At 9:30 we took a moment of silence and said a prayer today to remember those that lost their life last week at the horrible event.  People want to blame someone.  From the time of Adam and Eve, the blame game has begun.  I have heard it is the guns fault, the gun makers fault.  Now last night I hear people are hurting children who have Autism because the shooter had it.  I just want to scream, BAD THINGS HAPPEN…..somethings we can’t explain why.  Then I read this last night on Facebook. Darrell Scott, the father of Rachel Joy Scott — a student killed in the 1999 shootings at Columbine High School in Littleton, Colorado — did make this speech during testimony on May 27, 1999 before the Subcommittee on Crime of the House Judiciary Committee.

“Since the dawn of creation there has been both good & evil in the hearts of men and women. We all contain the seeds of kindness or the seeds of violence. The death of my wonderful daughter, Rachel Joy Scott, and the deaths of that heroic teacher, and the other eleven children who died must not be in vain. Their blood cries out for answers.

The first recorded act of violence was when Cain slew his brother Abel out in the field. The villain was not the club he used.. Neither was it the NCA, the National Club Association. The true killer was Cain, and the reason for the murder could only be found in Cain’s heart.

In the days that followed the Columbine tragedy, I was amazed at how quickly fingers began to be pointed at groups such as the NRA. I am not a member of the NRA. I am not a hunter. I do not even own a gun. I am not here to represent or defend the NRA – because I don’t believe that they are responsible for my daughter’s death.
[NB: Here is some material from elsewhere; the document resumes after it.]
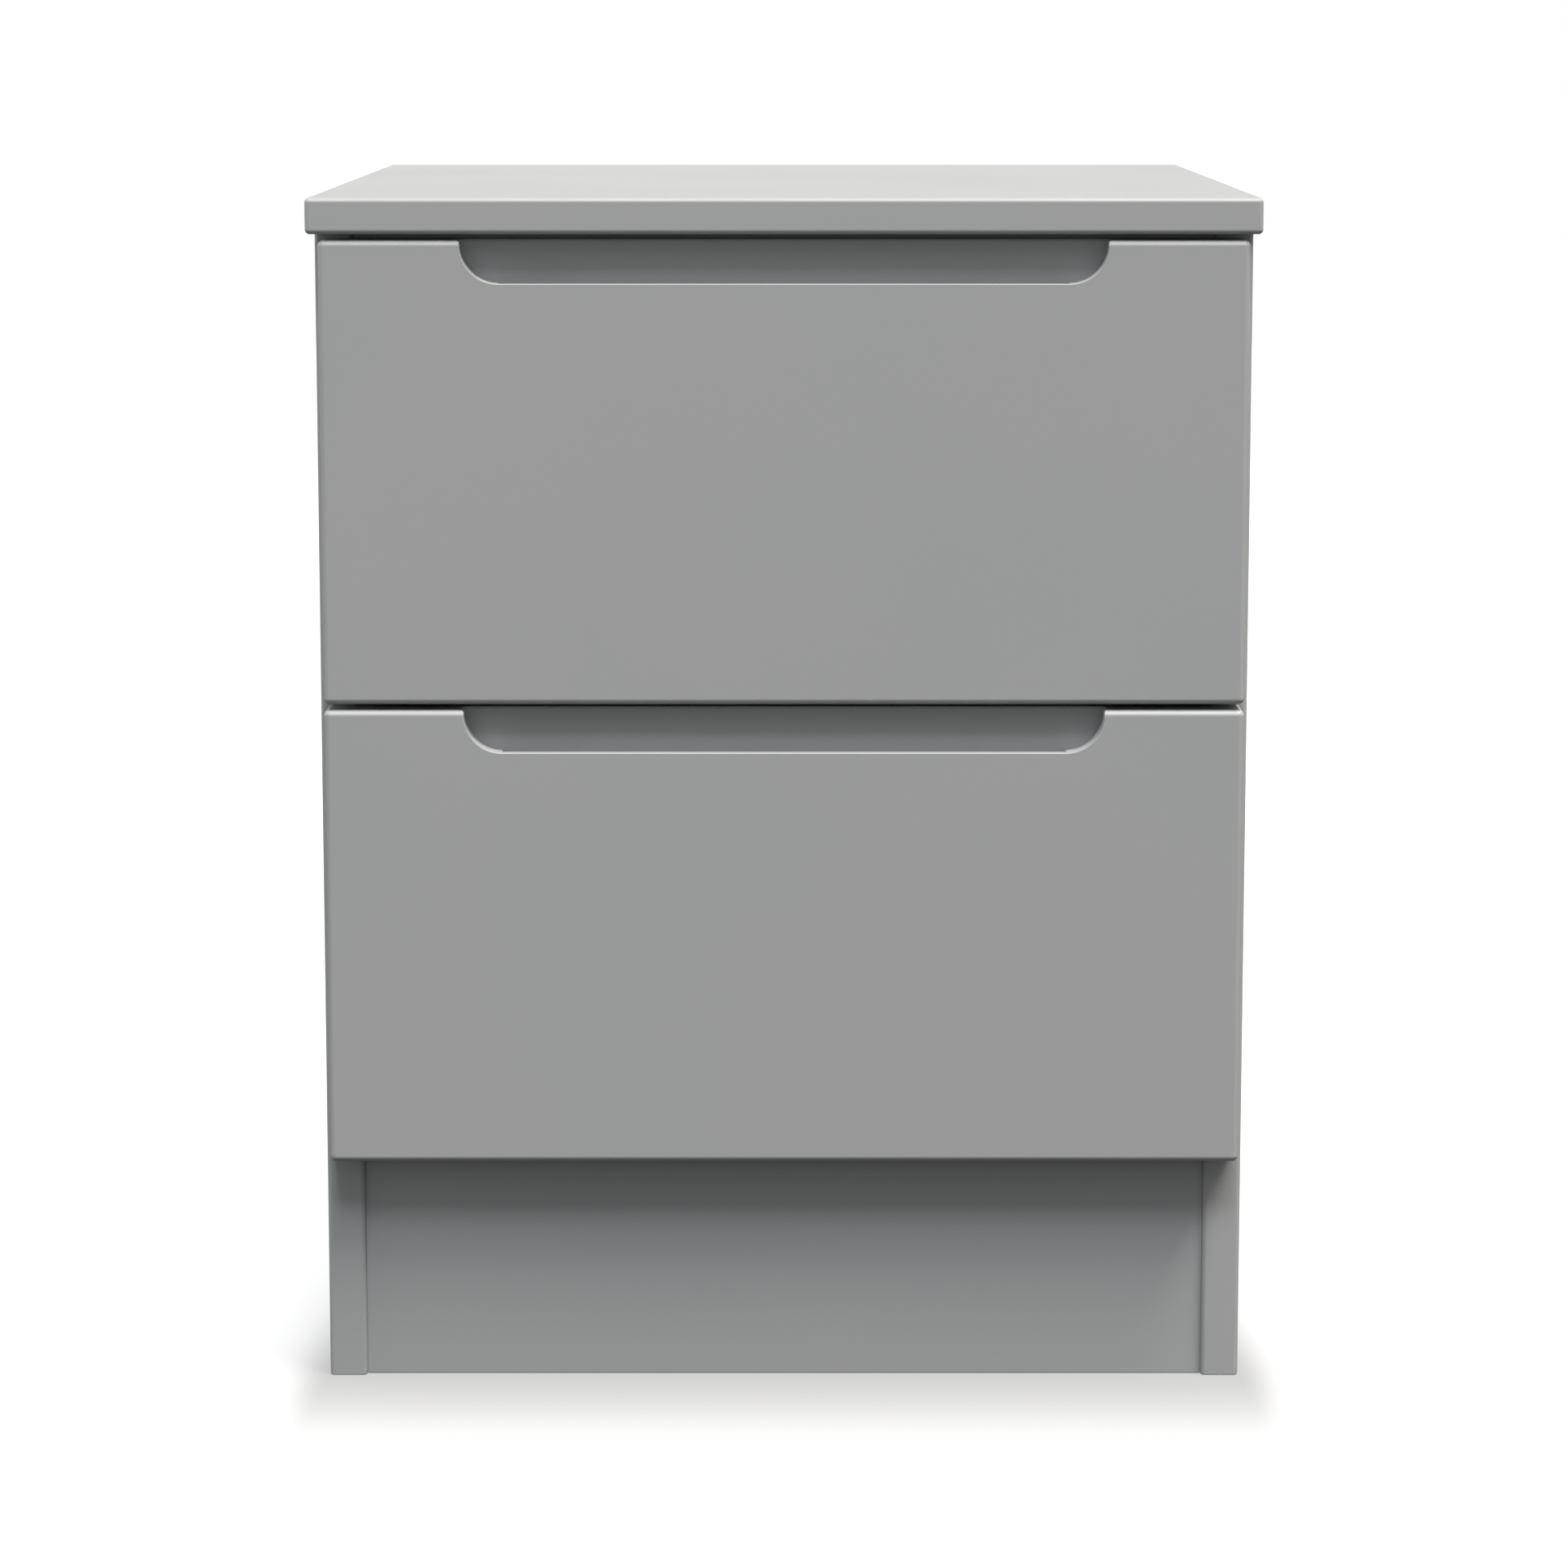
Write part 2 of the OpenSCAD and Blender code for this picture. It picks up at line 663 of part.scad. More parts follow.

Therefore I do not believe that they need to be defended. If I believed they had anything to do with Rachel’s murder I would be their strongest opponent.

I am here today to declare that Columbine was not just a tragedy — it was a spiritual event that should be forcing us to look at where the real blame lies! Much of the blame lies here in this room. Much of the blame lies behind the pointing fingers of the accusers themselves. I wrote a poem just four nights ago that expresses my feelings best.

Your laws ignore our deepest needs,
Your words are empty air.
You’ve stripped away our heritage,
You’ve outlawed simple prayer.
Now gunshots fill our classrooms,
And precious children die.
You seek for answers everywhere,
And ask the question “Why?”
You regulate restrictive laws,
Through legislative creed.
And yet you fail to understand,
That God is what we need!

“Men and women are three-part beings. We all consist of body, mind, and spirit. When we refuse to acknowledge a third part of our make-up, we create a void that allows evil, prejudice, and hatred to rush in and wreak havoc. Spiritual presences were present within our educational systems for most of our nation’s history. Many of our major colleges began as theological seminaries. This is a historical fact. What has happened to us as a nation? We have refused to honor God, and in so doing, we open the doors to hatred and violence. And when something as terrible as Columbine’s tragedy occurs — politicians immediately look for a scapegoat such as the NRA. They immediately seek to pass more restrictive laws that contribute to erode away our personal and private liberties. We do not need more restrictive laws. Eric and Dylan would not have been stopped by metal detectors. No amount of gun laws can stop someone who spends months planning this type of massacre. The real villain lies within our own hearts.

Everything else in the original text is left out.